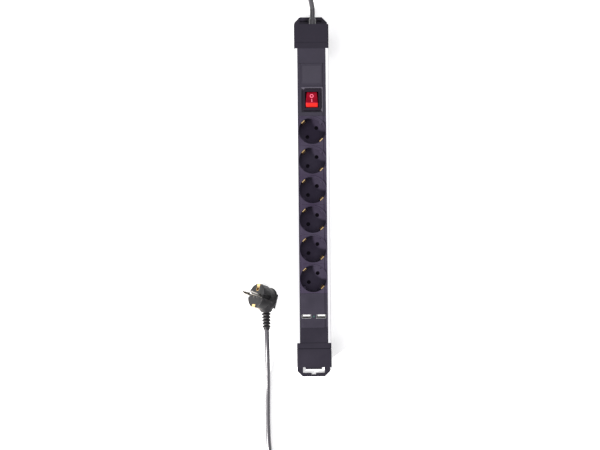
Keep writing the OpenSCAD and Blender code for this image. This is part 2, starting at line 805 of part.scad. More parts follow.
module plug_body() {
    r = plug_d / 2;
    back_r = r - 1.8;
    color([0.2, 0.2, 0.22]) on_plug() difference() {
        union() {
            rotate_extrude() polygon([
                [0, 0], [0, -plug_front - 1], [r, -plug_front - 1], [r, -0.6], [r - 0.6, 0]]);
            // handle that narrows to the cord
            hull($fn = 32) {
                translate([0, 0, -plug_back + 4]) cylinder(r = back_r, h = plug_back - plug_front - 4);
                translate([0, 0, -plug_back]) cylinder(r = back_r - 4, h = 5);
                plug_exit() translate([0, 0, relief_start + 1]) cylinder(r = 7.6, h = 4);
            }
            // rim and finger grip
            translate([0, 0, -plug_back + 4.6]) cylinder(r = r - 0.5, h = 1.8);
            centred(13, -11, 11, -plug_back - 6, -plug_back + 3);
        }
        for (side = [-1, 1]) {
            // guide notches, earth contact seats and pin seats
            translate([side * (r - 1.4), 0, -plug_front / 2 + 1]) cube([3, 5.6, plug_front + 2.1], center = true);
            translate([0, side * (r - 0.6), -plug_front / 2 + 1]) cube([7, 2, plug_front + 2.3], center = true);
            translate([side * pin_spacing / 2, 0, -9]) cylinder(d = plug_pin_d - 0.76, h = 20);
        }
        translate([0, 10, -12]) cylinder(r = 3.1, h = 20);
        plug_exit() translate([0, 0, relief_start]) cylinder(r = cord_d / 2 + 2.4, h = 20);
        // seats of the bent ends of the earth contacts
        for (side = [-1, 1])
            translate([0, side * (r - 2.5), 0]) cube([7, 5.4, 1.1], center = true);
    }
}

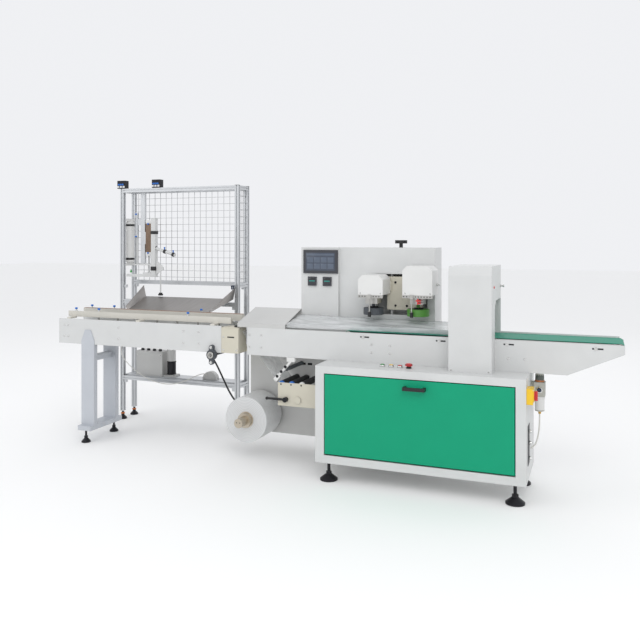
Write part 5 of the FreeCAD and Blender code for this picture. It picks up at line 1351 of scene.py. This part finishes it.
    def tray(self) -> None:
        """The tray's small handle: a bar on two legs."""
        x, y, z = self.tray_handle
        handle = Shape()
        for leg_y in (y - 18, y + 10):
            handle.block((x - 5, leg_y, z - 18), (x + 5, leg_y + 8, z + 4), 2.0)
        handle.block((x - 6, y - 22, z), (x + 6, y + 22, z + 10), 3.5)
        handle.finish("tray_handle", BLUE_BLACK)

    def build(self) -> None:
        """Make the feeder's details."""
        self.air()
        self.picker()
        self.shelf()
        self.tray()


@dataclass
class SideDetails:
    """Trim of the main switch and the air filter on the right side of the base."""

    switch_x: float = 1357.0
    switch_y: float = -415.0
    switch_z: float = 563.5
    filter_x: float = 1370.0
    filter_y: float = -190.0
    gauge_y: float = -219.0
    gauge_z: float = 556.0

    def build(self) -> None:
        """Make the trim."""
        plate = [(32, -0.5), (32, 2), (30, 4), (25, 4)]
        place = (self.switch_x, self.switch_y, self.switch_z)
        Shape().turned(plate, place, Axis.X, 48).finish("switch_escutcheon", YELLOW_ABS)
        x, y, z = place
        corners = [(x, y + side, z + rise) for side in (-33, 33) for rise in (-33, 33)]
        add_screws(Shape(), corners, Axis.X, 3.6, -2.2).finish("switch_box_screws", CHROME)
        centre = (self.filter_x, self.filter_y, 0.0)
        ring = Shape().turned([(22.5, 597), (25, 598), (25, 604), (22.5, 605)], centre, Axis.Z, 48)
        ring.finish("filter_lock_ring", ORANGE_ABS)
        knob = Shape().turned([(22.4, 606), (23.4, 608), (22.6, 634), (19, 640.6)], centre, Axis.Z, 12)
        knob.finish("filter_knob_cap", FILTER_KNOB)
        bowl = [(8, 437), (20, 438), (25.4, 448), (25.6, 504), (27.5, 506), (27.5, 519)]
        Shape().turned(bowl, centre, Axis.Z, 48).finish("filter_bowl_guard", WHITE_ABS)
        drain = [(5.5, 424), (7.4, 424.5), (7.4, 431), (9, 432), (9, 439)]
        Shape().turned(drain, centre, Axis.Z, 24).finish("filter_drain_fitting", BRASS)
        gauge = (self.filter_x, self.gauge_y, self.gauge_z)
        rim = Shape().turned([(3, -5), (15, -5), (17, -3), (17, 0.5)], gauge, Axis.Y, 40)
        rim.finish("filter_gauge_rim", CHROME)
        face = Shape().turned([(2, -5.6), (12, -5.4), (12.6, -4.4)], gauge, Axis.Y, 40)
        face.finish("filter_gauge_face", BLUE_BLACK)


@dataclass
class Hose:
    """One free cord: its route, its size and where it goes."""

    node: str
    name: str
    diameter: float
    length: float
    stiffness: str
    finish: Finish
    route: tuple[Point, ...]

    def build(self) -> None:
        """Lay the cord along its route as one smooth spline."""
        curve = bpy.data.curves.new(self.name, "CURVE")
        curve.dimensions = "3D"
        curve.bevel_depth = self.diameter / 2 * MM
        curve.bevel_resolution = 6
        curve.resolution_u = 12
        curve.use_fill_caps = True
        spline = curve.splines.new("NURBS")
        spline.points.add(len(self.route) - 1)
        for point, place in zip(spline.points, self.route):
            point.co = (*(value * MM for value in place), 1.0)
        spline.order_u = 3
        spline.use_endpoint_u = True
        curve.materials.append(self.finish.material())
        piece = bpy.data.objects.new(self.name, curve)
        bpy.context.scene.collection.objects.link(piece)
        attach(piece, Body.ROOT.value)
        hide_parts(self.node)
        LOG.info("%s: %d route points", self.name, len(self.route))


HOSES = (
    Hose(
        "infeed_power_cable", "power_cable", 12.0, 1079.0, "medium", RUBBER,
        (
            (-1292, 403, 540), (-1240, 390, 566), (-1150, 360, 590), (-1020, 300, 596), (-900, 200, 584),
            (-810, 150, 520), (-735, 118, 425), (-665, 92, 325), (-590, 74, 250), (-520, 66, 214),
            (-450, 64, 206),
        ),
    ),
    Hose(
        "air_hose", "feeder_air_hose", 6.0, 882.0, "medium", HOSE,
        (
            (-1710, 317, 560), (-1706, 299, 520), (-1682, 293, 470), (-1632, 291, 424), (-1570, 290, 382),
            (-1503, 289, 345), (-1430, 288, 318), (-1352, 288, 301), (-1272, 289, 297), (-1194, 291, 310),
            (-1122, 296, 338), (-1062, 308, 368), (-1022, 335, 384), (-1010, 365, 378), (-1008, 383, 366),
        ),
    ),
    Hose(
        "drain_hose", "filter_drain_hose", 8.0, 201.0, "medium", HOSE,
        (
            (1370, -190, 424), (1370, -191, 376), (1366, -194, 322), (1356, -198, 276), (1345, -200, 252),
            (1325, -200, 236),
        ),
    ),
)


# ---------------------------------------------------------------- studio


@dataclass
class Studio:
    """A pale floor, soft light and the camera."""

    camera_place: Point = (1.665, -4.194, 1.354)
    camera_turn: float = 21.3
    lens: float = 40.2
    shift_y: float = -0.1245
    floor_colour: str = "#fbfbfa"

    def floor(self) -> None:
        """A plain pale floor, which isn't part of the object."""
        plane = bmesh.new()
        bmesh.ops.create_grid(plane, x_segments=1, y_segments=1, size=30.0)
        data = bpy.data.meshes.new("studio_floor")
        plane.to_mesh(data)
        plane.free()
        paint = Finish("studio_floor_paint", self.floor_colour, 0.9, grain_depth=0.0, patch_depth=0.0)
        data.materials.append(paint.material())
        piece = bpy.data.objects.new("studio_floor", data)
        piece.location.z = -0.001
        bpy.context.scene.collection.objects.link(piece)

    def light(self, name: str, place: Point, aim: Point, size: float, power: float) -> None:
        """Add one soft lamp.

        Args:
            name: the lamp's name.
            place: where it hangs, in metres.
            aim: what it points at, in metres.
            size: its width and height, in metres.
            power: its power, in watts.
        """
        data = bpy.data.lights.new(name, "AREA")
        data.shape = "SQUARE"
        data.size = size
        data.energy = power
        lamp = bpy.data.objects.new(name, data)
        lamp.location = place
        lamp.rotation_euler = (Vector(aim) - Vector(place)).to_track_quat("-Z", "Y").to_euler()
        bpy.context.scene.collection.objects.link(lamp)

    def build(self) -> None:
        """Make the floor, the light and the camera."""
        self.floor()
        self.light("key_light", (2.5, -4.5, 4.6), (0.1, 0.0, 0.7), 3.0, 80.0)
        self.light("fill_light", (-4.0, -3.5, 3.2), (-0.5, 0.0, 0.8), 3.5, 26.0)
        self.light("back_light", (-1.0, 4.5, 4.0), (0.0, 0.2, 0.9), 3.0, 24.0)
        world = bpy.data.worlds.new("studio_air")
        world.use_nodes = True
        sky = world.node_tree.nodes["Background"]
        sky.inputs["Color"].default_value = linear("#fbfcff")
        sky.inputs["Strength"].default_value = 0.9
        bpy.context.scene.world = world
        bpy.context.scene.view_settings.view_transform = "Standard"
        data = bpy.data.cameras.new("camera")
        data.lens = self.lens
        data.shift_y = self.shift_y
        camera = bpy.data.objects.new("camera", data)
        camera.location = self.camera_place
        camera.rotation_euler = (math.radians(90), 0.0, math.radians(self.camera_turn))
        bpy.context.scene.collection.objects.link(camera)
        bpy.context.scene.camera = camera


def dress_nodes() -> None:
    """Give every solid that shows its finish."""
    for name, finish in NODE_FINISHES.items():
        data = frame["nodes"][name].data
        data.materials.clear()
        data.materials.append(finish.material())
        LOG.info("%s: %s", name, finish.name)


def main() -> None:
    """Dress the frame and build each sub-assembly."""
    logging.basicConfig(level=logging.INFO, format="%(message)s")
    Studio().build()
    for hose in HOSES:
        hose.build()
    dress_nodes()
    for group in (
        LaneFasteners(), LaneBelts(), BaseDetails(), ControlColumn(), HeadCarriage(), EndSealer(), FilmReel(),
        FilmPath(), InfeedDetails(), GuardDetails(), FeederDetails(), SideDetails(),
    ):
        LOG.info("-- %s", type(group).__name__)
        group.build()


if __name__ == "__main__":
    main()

□ □ □ □

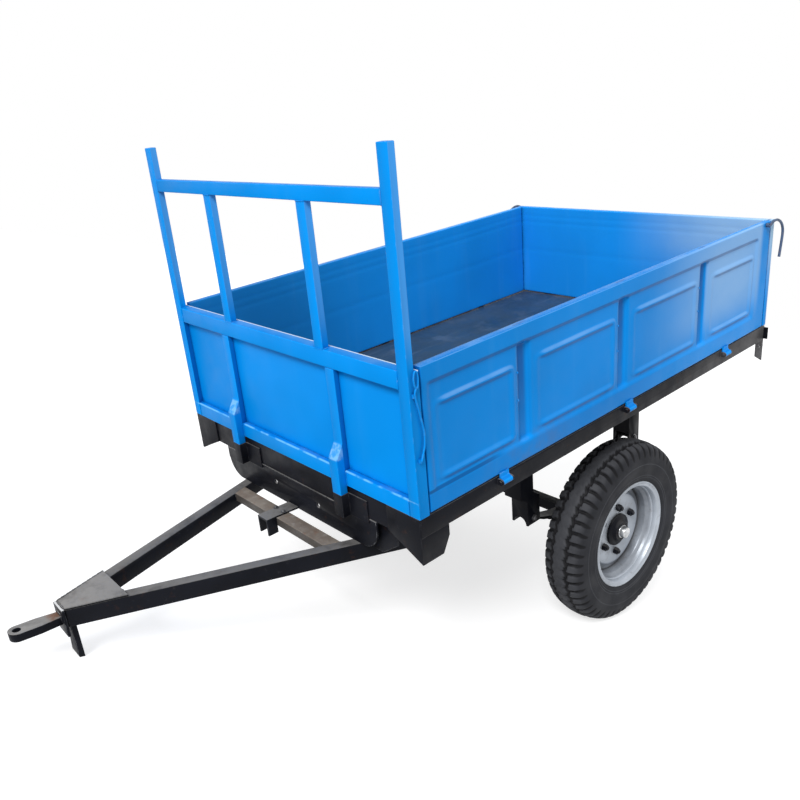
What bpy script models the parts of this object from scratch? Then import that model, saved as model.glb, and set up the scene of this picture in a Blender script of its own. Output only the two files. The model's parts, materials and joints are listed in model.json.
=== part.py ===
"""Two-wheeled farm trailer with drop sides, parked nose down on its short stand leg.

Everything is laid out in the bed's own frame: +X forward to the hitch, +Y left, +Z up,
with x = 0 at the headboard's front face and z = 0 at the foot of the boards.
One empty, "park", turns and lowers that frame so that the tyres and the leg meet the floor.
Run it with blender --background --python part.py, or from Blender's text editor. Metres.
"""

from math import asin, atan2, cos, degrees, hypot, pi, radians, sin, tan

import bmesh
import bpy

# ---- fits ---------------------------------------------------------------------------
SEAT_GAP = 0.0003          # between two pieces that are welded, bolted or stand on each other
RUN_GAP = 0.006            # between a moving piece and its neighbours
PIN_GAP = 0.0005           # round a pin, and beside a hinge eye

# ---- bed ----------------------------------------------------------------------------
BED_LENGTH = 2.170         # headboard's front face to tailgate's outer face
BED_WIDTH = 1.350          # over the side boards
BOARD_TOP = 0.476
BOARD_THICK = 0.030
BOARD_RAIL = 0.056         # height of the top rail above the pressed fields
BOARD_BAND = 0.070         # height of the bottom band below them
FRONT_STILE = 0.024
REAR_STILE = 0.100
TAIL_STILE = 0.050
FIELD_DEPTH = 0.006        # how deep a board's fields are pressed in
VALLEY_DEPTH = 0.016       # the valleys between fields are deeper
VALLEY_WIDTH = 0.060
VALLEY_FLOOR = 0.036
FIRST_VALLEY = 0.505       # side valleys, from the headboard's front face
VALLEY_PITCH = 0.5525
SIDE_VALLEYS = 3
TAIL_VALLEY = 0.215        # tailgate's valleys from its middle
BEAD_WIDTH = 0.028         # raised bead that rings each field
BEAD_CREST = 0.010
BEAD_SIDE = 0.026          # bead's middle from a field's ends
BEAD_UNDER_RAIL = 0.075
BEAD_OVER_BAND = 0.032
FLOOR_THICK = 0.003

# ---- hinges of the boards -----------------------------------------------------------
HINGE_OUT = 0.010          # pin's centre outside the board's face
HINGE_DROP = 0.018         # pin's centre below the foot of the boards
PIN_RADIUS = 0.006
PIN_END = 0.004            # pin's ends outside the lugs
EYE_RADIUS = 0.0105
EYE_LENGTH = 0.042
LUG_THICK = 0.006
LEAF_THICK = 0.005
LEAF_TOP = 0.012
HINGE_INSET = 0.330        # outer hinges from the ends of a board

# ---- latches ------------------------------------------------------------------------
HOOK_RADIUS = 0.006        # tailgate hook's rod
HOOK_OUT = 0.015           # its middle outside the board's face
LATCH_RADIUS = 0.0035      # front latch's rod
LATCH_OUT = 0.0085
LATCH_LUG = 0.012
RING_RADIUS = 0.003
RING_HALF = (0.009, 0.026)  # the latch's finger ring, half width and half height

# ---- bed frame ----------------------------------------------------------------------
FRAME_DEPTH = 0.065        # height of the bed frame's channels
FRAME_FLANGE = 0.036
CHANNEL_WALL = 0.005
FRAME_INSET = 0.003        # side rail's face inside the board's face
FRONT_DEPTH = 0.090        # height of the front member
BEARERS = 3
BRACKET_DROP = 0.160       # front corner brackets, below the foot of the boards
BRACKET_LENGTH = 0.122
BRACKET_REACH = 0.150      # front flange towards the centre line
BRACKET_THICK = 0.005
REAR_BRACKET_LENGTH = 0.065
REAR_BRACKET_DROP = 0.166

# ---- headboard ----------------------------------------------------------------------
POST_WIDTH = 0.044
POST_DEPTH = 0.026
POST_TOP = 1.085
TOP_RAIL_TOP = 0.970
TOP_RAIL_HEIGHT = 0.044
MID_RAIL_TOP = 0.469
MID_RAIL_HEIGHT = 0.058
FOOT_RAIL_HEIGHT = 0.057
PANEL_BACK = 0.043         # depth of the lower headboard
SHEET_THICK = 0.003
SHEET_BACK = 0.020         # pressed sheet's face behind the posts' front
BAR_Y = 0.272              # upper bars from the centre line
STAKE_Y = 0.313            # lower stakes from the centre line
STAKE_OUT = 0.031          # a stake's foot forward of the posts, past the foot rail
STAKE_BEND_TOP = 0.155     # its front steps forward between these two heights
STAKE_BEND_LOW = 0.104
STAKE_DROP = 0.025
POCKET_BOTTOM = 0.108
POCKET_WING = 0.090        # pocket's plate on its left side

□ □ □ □

→ **INSTRUCTIONS FOR THE TASK**
Print the lines from the line with "What bpy script" to the line with "PIN_GAP = 0.0005" exactly, and print nothing else. Both of those lines are included.

→ **CORRECT ANSWER**
What bpy script models the parts of this object from scratch? Then import that model, saved as model.glb, and set up the scene of this picture in a Blender script of its own. Output only the two files. The model's parts, materials and joints are listed in model.json.
=== part.py ===
"""Two-wheeled farm trailer with drop sides, parked nose down on its short stand leg.

Everything is laid out in the bed's own frame: +X forward to the hitch, +Y left, +Z up,
with x = 0 at the headboard's front face and z = 0 at the foot of the boards.
One empty, "park", turns and lowers that frame so that the tyres and the leg meet the floor.
Run it with blender --background --python part.py, or from Blender's text editor. Metres.
"""

from math import asin, atan2, cos, degrees, hypot, pi, radians, sin, tan

import bmesh
import bpy

# ---- fits ---------------------------------------------------------------------------
SEAT_GAP = 0.0003          # between two pieces that are welded, bolted or stand on each other
RUN_GAP = 0.006            # between a moving piece and its neighbours
PIN_GAP = 0.0005           # round a pin, and beside a hinge eye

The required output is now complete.